● **Goal**
Copy out all of the material exactly as presented.

● **Supplied material**

▼▼▼

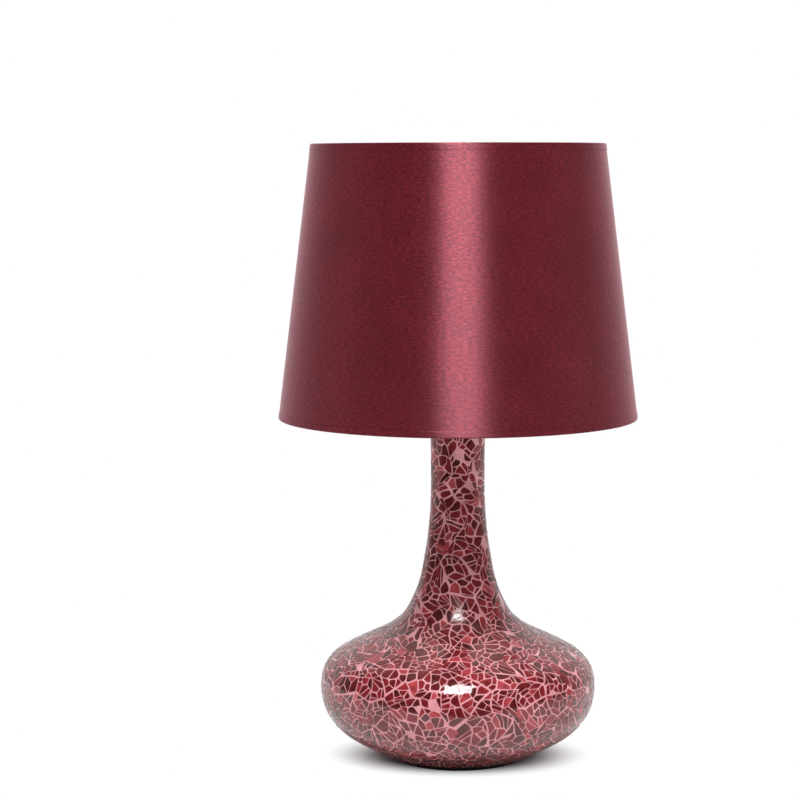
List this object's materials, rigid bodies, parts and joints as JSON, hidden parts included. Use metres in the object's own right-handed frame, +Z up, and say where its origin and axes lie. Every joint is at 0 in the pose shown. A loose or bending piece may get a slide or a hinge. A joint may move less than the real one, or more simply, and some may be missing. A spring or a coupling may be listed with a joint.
{
  "type": "mosaic glass table lamp",
  "caption": "Table lamp with a squat glass vessel and long neck covered in glass mosaic, a screw lamp holder with a turn switch, and a tapered satin shade held by a ring.",
  "frame": {"origin": "centre of the foot, on the surface that the lamp stands on", "axes": "+Z up along the pipe; -Y towards the front; the flex inlet is at the back, on +Y; the switch knob points along +X"},
  "size_m": [0.2096, 0.2096, 0.3599],
  "materials": {
    "felt": "pressed felt, matt",
    "black_steel": "semi-gloss black paint on pressed steel",
    "rubber": "matt moulded rubber",
    "zinc_steel": "bright zinc plate",
    "vessel_glass": "blown glass, polished",
    "mosaic": "dark red glass shards in pink grout, glossy",
    "phenolic": "moulded black phenolic, satin",
    "brass": "stamped, bright",
    "fibre": "vulcanised fibre, matt",
    "black_glass": "vitrite, glossy",
    "aluminium": "rolled, satin",
    "bulb_glass": "clear blown glass",
    "filament_metal": "drawn wire",
    "shade_satin": "burgundy satin, lustrous",
    "shade_liner": "white styrene sheet, satin",
    "white_wire": "white powder coat"
  },
  "bodies": {
    "base": {"felt_pad": "felt", "base_plate": "black_steel", "base_gasket": "rubber", "base_washer": "zinc_steel", "base_nut": "zinc_steel", "glass_vessel": "vessel_glass", "mosaic_coat": "mosaic", "flex_grommet": "rubber", "threaded_pipe": "zinc_steel", "neck_gasket": "rubber", "neck_cap": "black_steel", "neck_nut": "zinc_steel", "holder_cup": "phenolic", "set_screw": "zinc_steel", "holder_screw_1": "zinc_steel", "holder_screw_2": "zinc_steel", "holder_shell": "phenolic", "holder_core": "phenolic", "terminal_screw_live": "brass", "terminal_screw_neutral": "zinc_steel", "screw_shell": "brass", "insulating_sleeve": "fibre"},
    "contact": {"centre_contact": "brass"},
    "switch": {"switch_shaft": "zinc_steel", "switch_cam": "fibre", "switch_knob": "phenolic"},
    "bulb": {"bulb_tip_contact": "brass", "bulb_insulator": "black_glass", "bulb_cap": "aluminium", "bulb_glass": "bulb_glass", "bulb_stem": "bulb_glass", "filament_support_left": "filament_metal", "filament_support_right": "filament_metal", "filament": "filament_metal"},
    "shade": {"shade_fabric": "shade_satin", "shade_liner": "shade_liner", "shade_bottom_wire": "white_wire", "shade_top_wire": "white_wire", "fitter_ring": "white_wire", "shade_arm_1": "white_wire", "shade_arm_2": "white_wire", "shade_arm_3": "white_wire"},
    "shade_nut": {"retaining_ring": "phenolic"}
  },
  "joints": [
    {"name": "shade_lift", "type": "slide", "parent": "base", "child": "shade", "axis": [0, 0, 1], "range_m": [0, 0.15]},
    {"name": "ring_lift", "type": "slide", "parent": "shade", "child": "shade_nut", "axis": [0, 0, 1], "range_m": [0, 0.112]},
    {"name": "bulb_lift", "type": "slide", "parent": "base", "child": "bulb", "axis": [0, 0, 1], "range_m": [0, 0.125]},
    {"name": "switch_turn", "type": "hinge", "parent": "base", "child": "switch", "pos_m": [0.0296, 0, 0.243], "axis": [1, 0, 0], "continuous": true},
    {"name": "contact_press", "type": "slide", "parent": "base", "child": "contact", "axis": [0, 0, -1], "range_m": [0, 0.001], "stiffness_N_per_m": 300}
  ]
}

▲▲▲

● **Finished task**
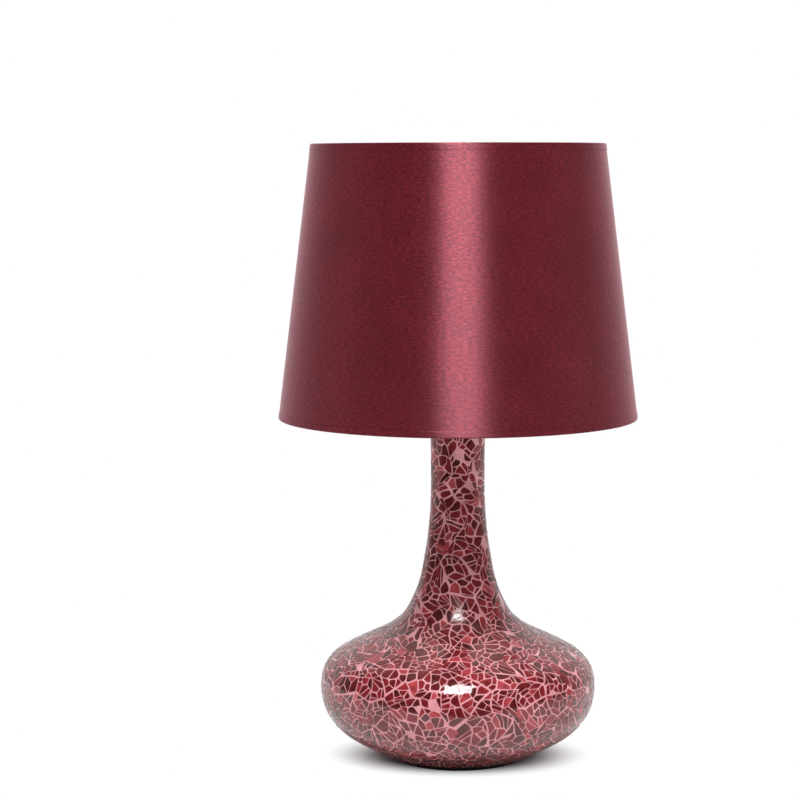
List this object's materials, rigid bodies, parts and joints as JSON, hidden parts included. Use metres in the object's own right-handed frame, +Z up, and say where its origin and axes lie. Every joint is at 0 in the pose shown. A loose or bending piece may get a slide or a hinge. A joint may move less than the real one, or more simply, and some may be missing. A spring or a coupling may be listed with a joint.
{
  "type": "mosaic glass table lamp",
  "caption": "Table lamp with a squat glass vessel and long neck covered in glass mosaic, a screw lamp holder with a turn switch, and a tapered satin shade held by a ring.",
  "frame": {"origin": "centre of the foot, on the surface that the lamp stands on", "axes": "+Z up along the pipe; -Y towards the front; the flex inlet is at the back, on +Y; the switch knob points along +X"},
  "size_m": [0.2096, 0.2096, 0.3599],
  "materials": {
    "felt": "pressed felt, matt",
    "black_steel": "semi-gloss black paint on pressed steel",
    "rubber": "matt moulded rubber",
    "zinc_steel": "bright zinc plate",
    "vessel_glass": "blown glass, polished",
    "mosaic": "dark red glass shards in pink grout, glossy",
    "phenolic": "moulded black phenolic, satin",
    "brass": "stamped, bright",
    "fibre": "vulcanised fibre, matt",
    "black_glass": "vitrite, glossy",
    "aluminium": "rolled, satin",
    "bulb_glass": "clear blown glass",
    "filament_metal": "drawn wire",
    "shade_satin": "burgundy satin, lustrous",
    "shade_liner": "white styrene sheet, satin",
    "white_wire": "white powder coat"
  },
  "bodies": {
    "base": {"felt_pad": "felt", "base_plate": "black_steel", "base_gasket": "rubber", "base_washer": "zinc_steel", "base_nut": "zinc_steel", "glass_vessel": "vessel_glass", "mosaic_coat": "mosaic", "flex_grommet": "rubber", "threaded_pipe": "zinc_steel", "neck_gasket": "rubber", "neck_cap": "black_steel", "neck_nut": "zinc_steel", "holder_cup": "phenolic", "set_screw": "zinc_steel", "holder_screw_1": "zinc_steel", "holder_screw_2": "zinc_steel", "holder_shell": "phenolic", "holder_core": "phenolic", "terminal_screw_live": "brass", "terminal_screw_neutral": "zinc_steel", "screw_shell": "brass", "insulating_sleeve": "fibre"},
    "contact": {"centre_contact": "brass"},
    "switch": {"switch_shaft": "zinc_steel", "switch_cam": "fibre", "switch_knob": "phenolic"},
    "bulb": {"bulb_tip_contact": "brass", "bulb_insulator": "black_glass", "bulb_cap": "aluminium", "bulb_glass": "bulb_glass", "bulb_stem": "bulb_glass", "filament_support_left": "filament_metal", "filament_support_right": "filament_metal", "filament": "filament_metal"},
    "shade": {"shade_fabric": "shade_satin", "shade_liner": "shade_liner", "shade_bottom_wire": "white_wire", "shade_top_wire": "white_wire", "fitter_ring": "white_wire", "shade_arm_1": "white_wire", "shade_arm_2": "white_wire", "shade_arm_3": "white_wire"},
    "shade_nut": {"retaining_ring": "phenolic"}
  },
  "joints": [
    {"name": "shade_lift", "type": "slide", "parent": "base", "child": "shade", "axis": [0, 0, 1], "range_m": [0, 0.15]},
    {"name": "ring_lift", "type": "slide", "parent": "shade", "child": "shade_nut", "axis": [0, 0, 1], "range_m": [0, 0.112]},
    {"name": "bulb_lift", "type": "slide", "parent": "base", "child": "bulb", "axis": [0, 0, 1], "range_m": [0, 0.125]},
    {"name": "switch_turn", "type": "hinge", "parent": "base", "child": "switch", "pos_m": [0.0296, 0, 0.243], "axis": [1, 0, 0], "continuous": true},
    {"name": "contact_press", "type": "slide", "parent": "base", "child": "contact", "axis": [0, 0, -1], "range_m": [0, 0.001], "stiffness_N_per_m": 300}
  ]
}